__Written exercise__: Reproduce the data in its entirety, exactly as supplied.
________
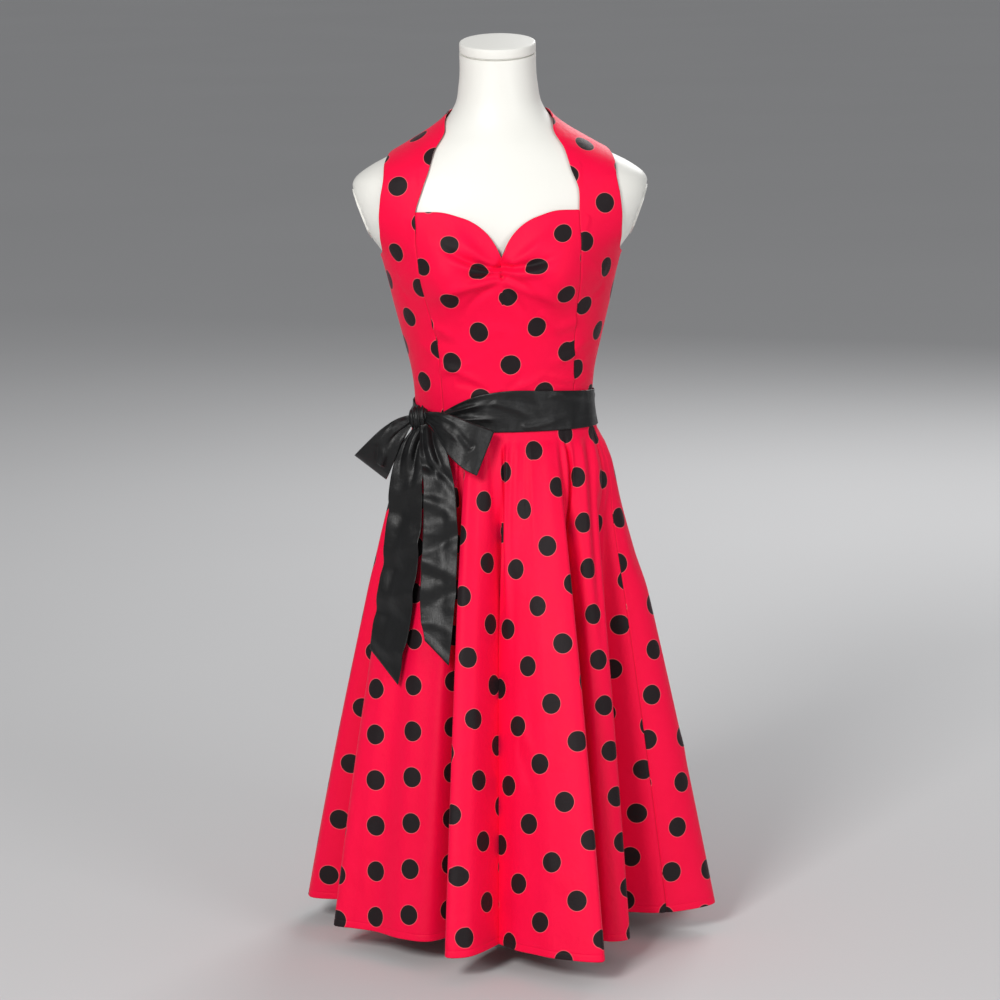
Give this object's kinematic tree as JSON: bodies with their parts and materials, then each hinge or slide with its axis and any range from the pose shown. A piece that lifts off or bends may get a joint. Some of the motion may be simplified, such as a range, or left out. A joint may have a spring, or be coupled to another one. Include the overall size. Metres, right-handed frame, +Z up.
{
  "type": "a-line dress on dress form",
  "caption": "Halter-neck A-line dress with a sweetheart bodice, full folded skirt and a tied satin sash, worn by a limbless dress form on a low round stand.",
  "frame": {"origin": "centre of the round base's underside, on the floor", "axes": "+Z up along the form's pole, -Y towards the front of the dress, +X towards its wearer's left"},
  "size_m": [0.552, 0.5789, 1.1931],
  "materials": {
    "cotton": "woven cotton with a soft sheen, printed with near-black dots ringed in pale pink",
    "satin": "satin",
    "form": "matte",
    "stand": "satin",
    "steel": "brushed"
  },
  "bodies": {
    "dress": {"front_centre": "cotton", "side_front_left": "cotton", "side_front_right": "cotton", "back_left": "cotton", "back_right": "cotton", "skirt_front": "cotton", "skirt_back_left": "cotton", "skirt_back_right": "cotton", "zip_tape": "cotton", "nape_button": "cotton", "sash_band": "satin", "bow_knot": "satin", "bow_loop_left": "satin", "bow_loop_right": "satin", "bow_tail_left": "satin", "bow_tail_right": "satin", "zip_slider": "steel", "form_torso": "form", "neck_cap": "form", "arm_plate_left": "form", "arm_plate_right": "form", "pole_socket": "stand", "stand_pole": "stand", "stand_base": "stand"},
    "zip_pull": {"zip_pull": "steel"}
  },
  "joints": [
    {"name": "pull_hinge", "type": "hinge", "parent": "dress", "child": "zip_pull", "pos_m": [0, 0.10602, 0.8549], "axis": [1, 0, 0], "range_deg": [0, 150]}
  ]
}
________
__Reply__:
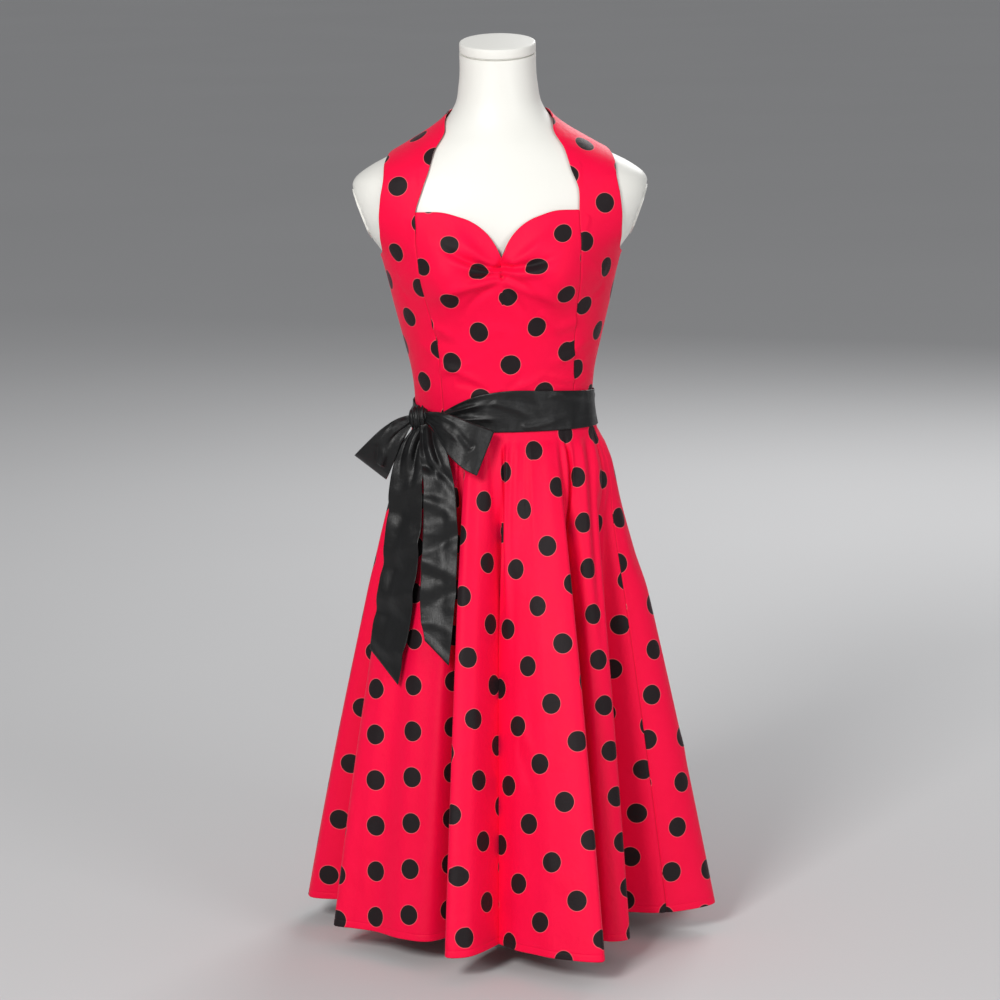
Give this object's kinematic tree as JSON: bodies with their parts and materials, then each hinge or slide with its axis and any range from the pose shown. A piece that lifts off or bends may get a joint. Some of the motion may be simplified, such as a range, or left out. A joint may have a spring, or be coupled to another one. Include the overall size. Metres, right-handed frame, +Z up.
{
  "type": "a-line dress on dress form",
  "caption": "Halter-neck A-line dress with a sweetheart bodice, full folded skirt and a tied satin sash, worn by a limbless dress form on a low round stand.",
  "frame": {"origin": "centre of the round base's underside, on the floor", "axes": "+Z up along the form's pole, -Y towards the front of the dress, +X towards its wearer's left"},
  "size_m": [0.552, 0.5789, 1.1931],
  "materials": {
    "cotton": "woven cotton with a soft sheen, printed with near-black dots ringed in pale pink",
    "satin": "satin",
    "form": "matte",
    "stand": "satin",
    "steel": "brushed"
  },
  "bodies": {
    "dress": {"front_centre": "cotton", "side_front_left": "cotton", "side_front_right": "cotton", "back_left": "cotton", "back_right": "cotton", "skirt_front": "cotton", "skirt_back_left": "cotton", "skirt_back_right": "cotton", "zip_tape": "cotton", "nape_button": "cotton", "sash_band": "satin", "bow_knot": "satin", "bow_loop_left": "satin", "bow_loop_right": "satin", "bow_tail_left": "satin", "bow_tail_right": "satin", "zip_slider": "steel", "form_torso": "form", "neck_cap": "form", "arm_plate_left": "form", "arm_plate_right": "form", "pole_socket": "stand", "stand_pole": "stand", "stand_base": "stand"},
    "zip_pull": {"zip_pull": "steel"}
  },
  "joints": [
    {"name": "pull_hinge", "type": "hinge", "parent": "dress", "child": "zip_pull", "pos_m": [0, 0.10602, 0.8549], "axis": [1, 0, 0], "range_deg": [0, 150]}
  ]
}